US005916692 A discusses the use of LDPE materials in stretch films and the improvement in stiffness under high strain however the density range disclosed is from 0.915 to 0.935 g/cm3.
The use of HDPE type of materials for stretch films applications is very limited, as these materials have low toughness and tend to easily split once stretched. HDPE films are used when stiffness is the main requirement of the final application and the stiffness can be increased through film orientation after the extrusion.
US 20050197459 teaches the use of uniaxial machine direction orientation (MDO) process for enhancing the optical properties of blown HDPE films.
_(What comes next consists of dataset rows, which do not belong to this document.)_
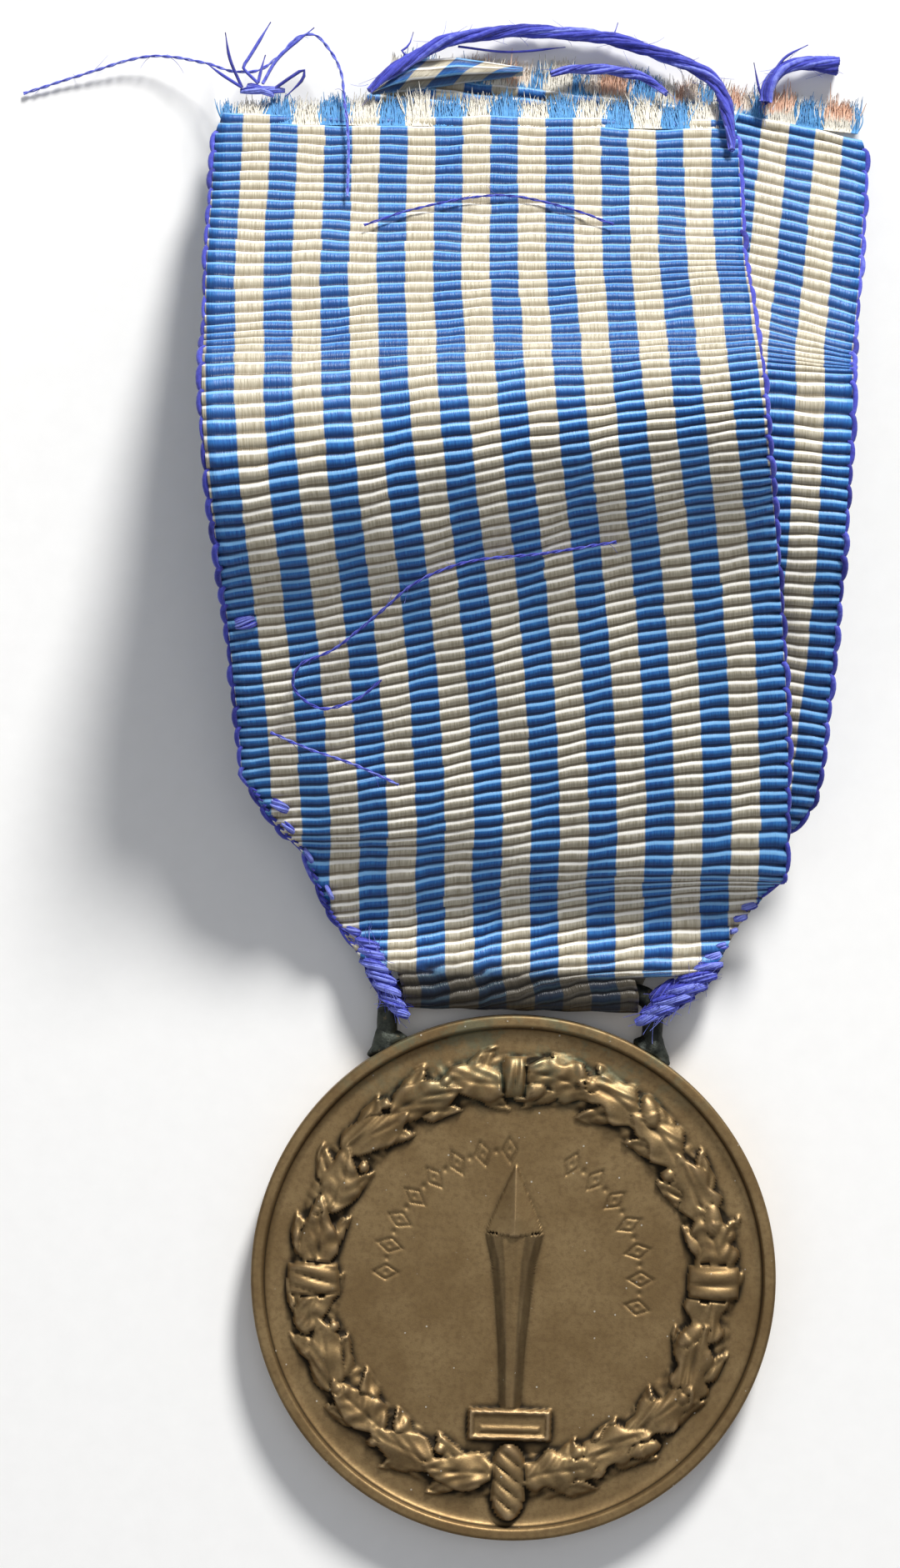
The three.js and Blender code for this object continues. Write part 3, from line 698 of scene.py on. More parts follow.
def edge_faces(rows, columns, shift):
    """The cloth's thickness, along both edges and both cut ends."""
    faces = []
    for r in range(rows - 1):
        a, b = r * columns, (r + 1) * columns
        faces.append([a, b, b + shift, a + shift])
        a, b = a + columns - 1, b + columns - 1
        faces.append([b, a, a + shift, b + shift])
    for c in range(columns - 1):
        faces.append([c + 1, c, c + shift, c + 1 + shift])
        a = (rows - 1) * columns + c
        faces.append([a, a + 1, a + 1 + shift, a + shift])
    return faces


class Ply:
    """Places on a ply, by distance across and along it."""

    def __init__(self, line, widths):
        self.line, self.widths = line, widths

    def at(self, s, l, lift=0.0):
        here = self.line.at(np.array([l - 0.05, l, l + 0.05]).clip(0, self.line.length))
        along = unit(here[2] - here[0])
        side = unit(np.array([along[1], -along[0], 0]))
        return here[1] + side * s + np.cross(side, along) * lift

    def edge(self, side, y):
        return side * float(width_at(self.widths, y, 1 if side < 0 else 2))


FRONT_PLY, BACK_PLY = Ply(front, FRONT_WIDTHS), Ply(back, BACK_WIDTHS)


def selvedge(name, node, ply, side, low_y, high_y, material):
    """The weft turning back at the ribbon's edge: one small loop for every two cords."""
    batch = Batch()
    start, end = ply.line.where_y(low_y), ply.line.where_y(high_y)
    step = 2 * RIB_PITCH * 0.97
    for i in range(int((end - start) / step)):
        l = start + i * step
        angle = np.linspace(-0.5 * math.pi, 0.5 * math.pi, 9)
        size = RNG.uniform(0.75, 1.15) * np.interp(ply.line.at(l)[1], [20, 34], [0.55, 1])
        path = []
        for a in angle:
            here = l + step * 0.5 * math.sin(a) * 1.05
            edge = ply.edge(side, float(ply.line.at(here)[1]))
            path.append(ply.at(edge + side * (0.32 * size * math.cos(a) - 0.14), here,
                               0.07 * math.cos(a) + 0.05 * math.sin(2 * a)))
        batch.tube(path, 0.2 * size, 7, shade=RNG.uniform(0.0, 0.7))
    loops = batch.build(name, material, "ribbon")
    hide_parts(node)


# ---------------------------------------------------------------- frayed ends

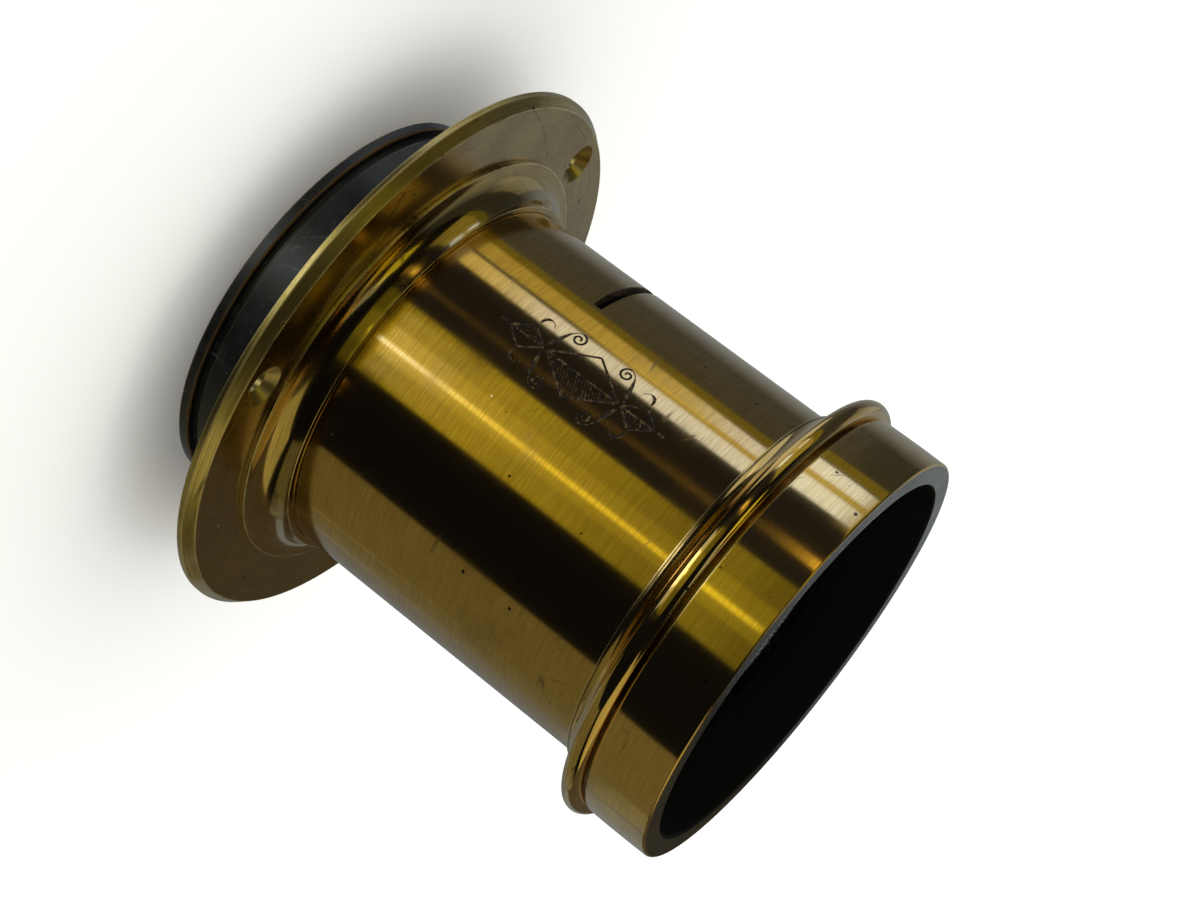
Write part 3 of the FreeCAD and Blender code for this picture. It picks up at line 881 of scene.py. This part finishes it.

This two step process, however, adds cost to the production chain and makes it non-competitive for lamination purposes.
The production of cast films may be used to generate films with good optical properties (high gloss and low haze) due to the combination of fast cooling and flat surfaces (chill roll), which reduces internal haze. On the other hand these films are generally not stiff enough to deliver the same performance as cast PP, BOPP or PET based films, even when HDPE materials are used.
Accordingly, there is still the need for polyethylene films having the combination of high stiffness and good optics. It has been found that the combination of resins with low MI in the core and high MI in the external layer (s), each with a density above 0.940 g/cm3 for use in a cast process may produce PE films with excellent performance, delivering high stiffness, high gloss levels and very low haze. Thus, present invention relates to a multilayer cast film comprising a first layer comprising a linear polyethylene having a density greater than 0.94 g/cm3 and a melt index less than or equal to 1.3 g/10 min together with a second layer comprising a linear polyethylene having a density greater than 0.94 g/cm3 and a melt index greater than or equal to 2.0 g/10 min. The second layer is an external layer of the film.